More heterogeneity in the human capital profile(s) of immigrant-origin subpopulations.
More durable and deeply entrenched forms of residential segregation (i.e., along racial lines).
Waters (1994) identifies three general kinds of identificational profiles that her interviewees acquired—
Black American
Ethnic American (e.g., Jamaican American)
Immigrant (e.g., Haitian)
In general, the ethnic-identified teens agreed with their parents and reported seeing a strong difference between themselves and black Americans, stressing that being black is not synonymous with being black American. They accept their parents’ and the wider society’s negative portrayals of poor blacks and wanted to avoid any chance that they will be identified with them.

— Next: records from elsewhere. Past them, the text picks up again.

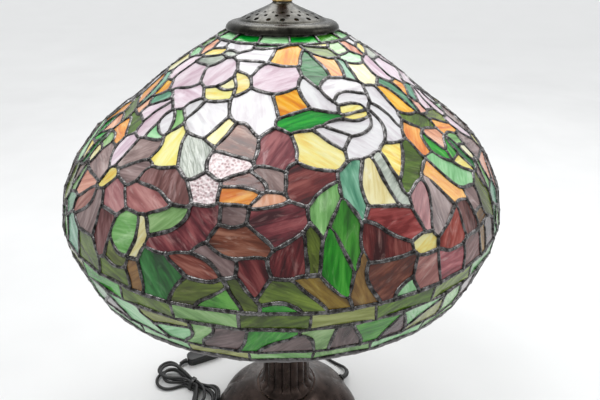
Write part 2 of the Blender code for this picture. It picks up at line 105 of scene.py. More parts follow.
def steps_of(line):
    return np.linalg.norm(np.diff(line, axis=0), axis=1)


def resampled(line, gone, count):
    """So many points evenly spaced along a line, where gone is the distance at each of its points."""
    at = np.linspace(0.0, gone[-1], count)
    return np.stack([np.interp(at, gone, line[:, k]) for k in range(line.shape[1])], -1)


def curve_through(points, step):
    """Points a step apart on a smooth curve through given ones."""
    fine = fine_curve(points, 12)
    gone = run_of(steps_of(fine))
    return resampled(fine, gone, max(3, round(gone[-1] / step) + 1))


def eased(outline, reach, steps=4):
    """An open half section in millimetres with each of its corners rounded off."""
    points = [np.array(p, float) for p in outline]
    line = [points[0]]
    for before, corner, after in zip(points, points[1:], points[2:]):
        ways = []
        for other in (before, after):
            way = other - corner
            length = np.linalg.norm(way)
            ways.append(way / length * min(reach, 0.45 * length))
        turns = np.linspace(0.0, 1.0, steps + 1)
        line += [corner + ways[0] * (1 - t) ** 2 + ways[1] * t**2 for t in turns]
    return [*line, points[-1]]


def bridge(bm, rings, closed=False):
    """Faces between rings of vertices, where a ring of one vertex closes the shape to a point."""
    pairs = [*zip(rings, rings[1:])]
    if closed:
        pairs.append((rings[-1], rings[0]))
    for low, high in pairs:
        around = max(len(low), len(high))
        for k in range(around):
            f = (k + 1) % around
            below, above = (low[k % len(low)], low[f % len(low)]), (high[f % len(high)], high[k % len(high)])
            bm.faces.new(list(dict.fromkeys((*below, *above))))


def spin(bm, line, around, axes=None, warp=None, closed=False):
    """Spins an outline of (radius, height) in millimetres about Z, or about the Z of other axes.

    warp gives the scale of the radius from radius, height and angle.
    """
    rings = []
    for r, z in line:
        ring = []
        for k in range(around if r > 1e-3 else 1):
            a = math.tau * k / around
            size = r * (warp(r, z, a) if warp else 1.0)
            place = Vector((size * math.cos(a), size * math.sin(a), z)) * MM
            ring.append(bm.verts.new(axes @ place if axes else place))
        rings.append(ring)
    bridge(bm, rings, closed)


def sweep(bm, points, radii):
    """A round body along points in millimetres, with a radius at each and flat ends."""
    sides = 20
    ways = np.gradient(points, axis=0)
    side = np.array((0.0, 0.0, 1.0))
    rings = []
    for point, way, radius in zip(points, ways, radii):
        way = way / np.linalg.norm(way)
        side = side - (side @ way) * way
        side = side / np.linalg.norm(side)
        third = np.cross(way, side)
        turns = [math.tau * k / sides for k in range(sides)]
        spots = [point + radius * (side * math.cos(a) + third * math.sin(a)) for a in turns]
        rings.append([bm.verts.new(spot * MM) for spot in spots])
    bridge(bm, rings)
    bm.faces.new(rings[0][::-1])
    bm.faces.new(rings[-1])


def add_piece(name, bm, body, nodes=(), sharp=38):
    """A finished piece that rides on a body and stands for the named CAD nodes."""
    bmesh.ops.recalc_face_normals(bm, faces=bm.faces)
    mesh = bpy.data.meshes.new(name)
    bm.to_mesh(mesh)
    bm.free()
    mesh.shade_smooth()
    mesh.set_sharp_from_angle(angle=math.radians(sharp))
    obj = add_object(name, mesh)
    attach(obj, body)
    if nodes:
        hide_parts(*nodes)
    return obj


def round_off(bm, edges, width, segments):
    """Bevels edges, with the width in millimetres."""
    bmesh.ops.bevel(
        bm, geom=edges, offset=width * MM, segments=segments, profile=0.5, affect="EDGES", clamp_overlap=True,
    )


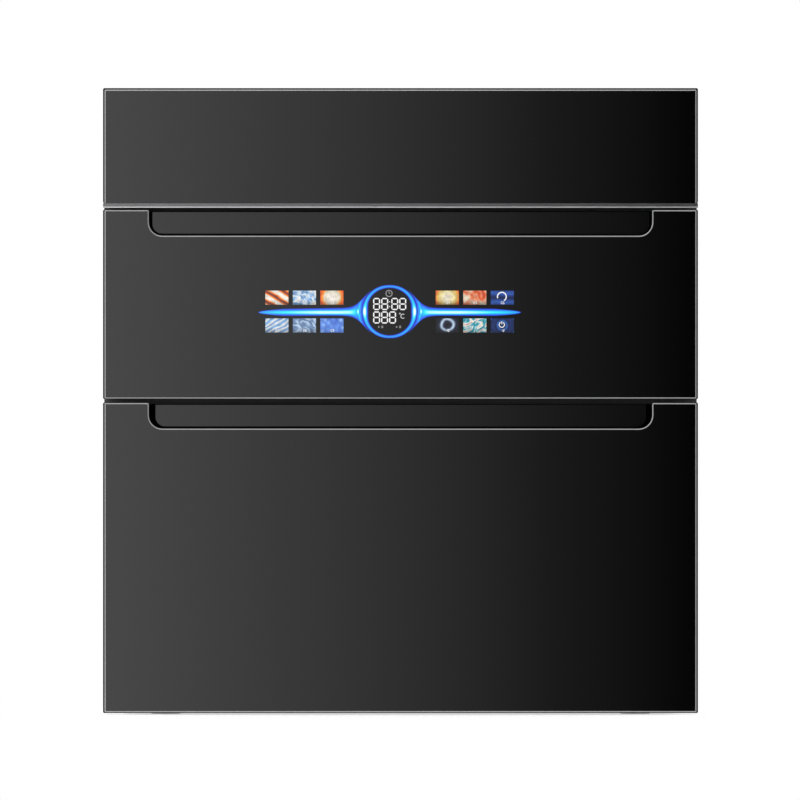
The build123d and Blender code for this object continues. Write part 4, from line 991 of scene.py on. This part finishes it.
floor = stage_sheet("studio_floor", [(-floor_half, -floor_half, 0), (floor_half, -floor_half, 0),
                                     (floor_half, floor_half, 0), (-floor_half, floor_half, 0)])
floor.location.z = -floor_drop
floor.visible_glossy = False
floor_finish, tree, shader = finish("pale_floor", (0.9, 0.9, 0.9), 0.6, Emission_Color=FULL_WHITE,
                                    Emission_Strength=0.45)
place = tree.nodes.new("ShaderNodeTexCoord")
length = tree.nodes.new("ShaderNodeVectorMath")
length.operation = "LENGTH"
tree.links.new(place.outputs["Object"], length.inputs[0])
fade = ramp(tree, length.outputs["Value"], [(0.3, 1.0), (0.55, 0.0)])
tree.links.new(fade, shader.inputs["Alpha"])
floor.data.materials.append(floor_finish)

world = bpy.data.worlds.new("studio")
bpy.context.scene.world = world
world.use_nodes = True
tree = world.node_tree
sky = sockets_of(tree.nodes["Background"], Color=FULL_WHITE, Strength=0.55)
seen = sockets_of(tree.nodes.new("ShaderNodeBackground"), Color=FULL_WHITE, Strength=1.0)
path = tree.nodes.new("ShaderNodeLightPath")
either = tree.nodes.new("ShaderNodeMixShader")
tree.links.new(path.outputs["Is Camera Ray"], either.inputs["Fac"])
tree.links.new(sky.outputs["Background"], either.inputs[1])
tree.links.new(seen.outputs["Background"], either.inputs[2])
tree.links.new(either.outputs["Shader"], tree.nodes["World Output"].inputs["Surface"])

# %% The graded panel in front, and three lamps
panel_y = face_y - panel_distance
panel = stage_sheet("graded_panel", [
    (-panel_half, panel_y, panel_low), (-panel_half, panel_y, panel_high),
    (panel_half, panel_y, panel_high), (panel_half, panel_y, panel_low)])
panel.visible_camera = False
panel.visible_shadow = False
panel_finish = bpy.data.materials.new("graded_light")
panel_finish.use_nodes = True
tree = panel_finish.node_tree
tree.nodes.clear()
place = tree.nodes.new("ShaderNodeTexCoord")
split = tree.nodes.new("ShaderNodeSeparateXYZ")
tree.links.new(place.outputs["Object"], split.inputs["Vector"])
across = sockets_of(tree.nodes.new("ShaderNodeMapRange"), From_Min=-panel_ramp_half,
                    From_Max=panel_ramp_half)
tree.links.new(split.outputs["X"], across.inputs["Value"])
light = sockets_of(tree.nodes.new("ShaderNodeEmission"), Strength=1.6)
grades = [(0.0, 1.0), (0.25, 0.68), (0.5, 0.41), (0.75, 0.14), (1.0, 0.0)]
tree.links.new(ramp(tree, across.outputs["Result"], grades), light.inputs["Color"])
output = tree.nodes.new("ShaderNodeOutputMaterial")
tree.links.new(light.outputs["Emission"], output.inputs["Surface"])
panel.data.materials.append(panel_finish)


def soft_light(name, place, size, power, aim=(0, 0, 0.3)):
    """A square area light at one point, turned towards another, in metres and watts."""
    data = bpy.data.lights.new(name, "AREA")
    data.shape = "SQUARE"
    data.size = size
    data.energy = power
    lamp = linked(name, data)
    lamp.location = place
    x, y, z = np.array(aim) - np.array(place)
    lamp.rotation_euler = (math.atan2(math.hypot(x, y), -z), 0, math.atan2(y, x) - math.pi / 2)


soft_light("top_light", (-0.6, -0.4, 2.6), 1.8, 17)
soft_light("left_light", (-2.6, -0.8, 1.2), 1.4, 9)
soft_light("back_light", (1.2, 2.6, 1.6), 1.6, 20)

# %% [markdown]
# ## The camera
#
# The photograph is square on, with no visible perspective, so a long lens stands well back
# at the height of the picture's middle. One pixel of the 800 is one millimetre at the glass.

# %% Place the camera
camera_distance = 30.0
camera_x, camera_z = -0.0005, 0.3141
picture_width = 0.8
sensor = 36.0
data = bpy.data.cameras.new("camera")
data.sensor_width = sensor
data.lens = sensor * camera_distance / picture_width
data.clip_end = 50
camera = linked("camera", data)
camera.location = (camera_x, face_y - camera_distance, camera_z)
camera.rotation_euler = (math.pi / 2, 0, 0)
bpy.context.scene.camera = camera
bpy.context.scene.view_settings.view_transform = "Standard"
print("lens", round(data.lens, 1), "mm")
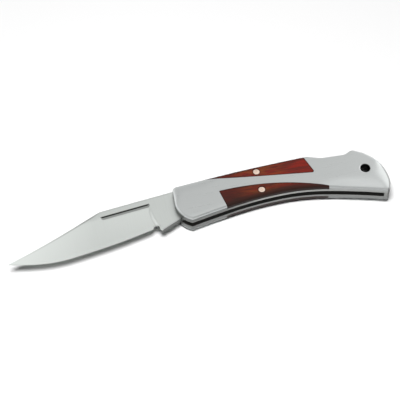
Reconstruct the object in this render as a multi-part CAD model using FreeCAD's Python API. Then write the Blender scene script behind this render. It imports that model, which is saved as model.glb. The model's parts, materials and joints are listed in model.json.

(Waters 1994, 805, EMPHASIS ADDED)
The American-identified second-generation teenagers … follow a path which is more similar to the model posed in the straight line theory. They stress that they are American because they were born here, and they are disdainful of their parents’ lack of understanding of the American social system. Instead of rejecting the black American culture, it becomes their peer culture and they embrace many aspects of it. This brings them in conflict with their parents’ generation, most especially with their parents’ understandings of American blacks. The assimilation to America that they undergo is most definitely to black America; they speak black English with their peers, they listen to rap music, and they accept the peer culture of their black American friends
(Waters 1994, 807, EMPHASIS ADDED)
The more recently arrived young people who are still immigrant-identified differed from both the ethnic and the American-identified youth. They did not feel as much pressure to “choose” between identifying with or distancing from black Americans as did either the American or the ethnic teens. Strong in their identities with their own or their parents’ national origins, they were neutral toward American distinctions between ethnics and black Americans. They tended to stress their nationality or their birthplace as defining their identity.
(Waters 1994, 809–10, EMPHASIS ADDED)
In your assigned groups —
Discuss the first chapter in Orly Clergé’s (2019) The New Noir.
Specifically, discuss how Clergé (2019) uses the concept of diaspora to push back against the assimilation paradigm.
As a group, develop a comprehensive argument in line with your assigned “position” on the persuasiveness of Clergé’s critique of assimilation theory.
After some quick presentations, groups will reconvene to critically
assess the claims put forward by the “competition.”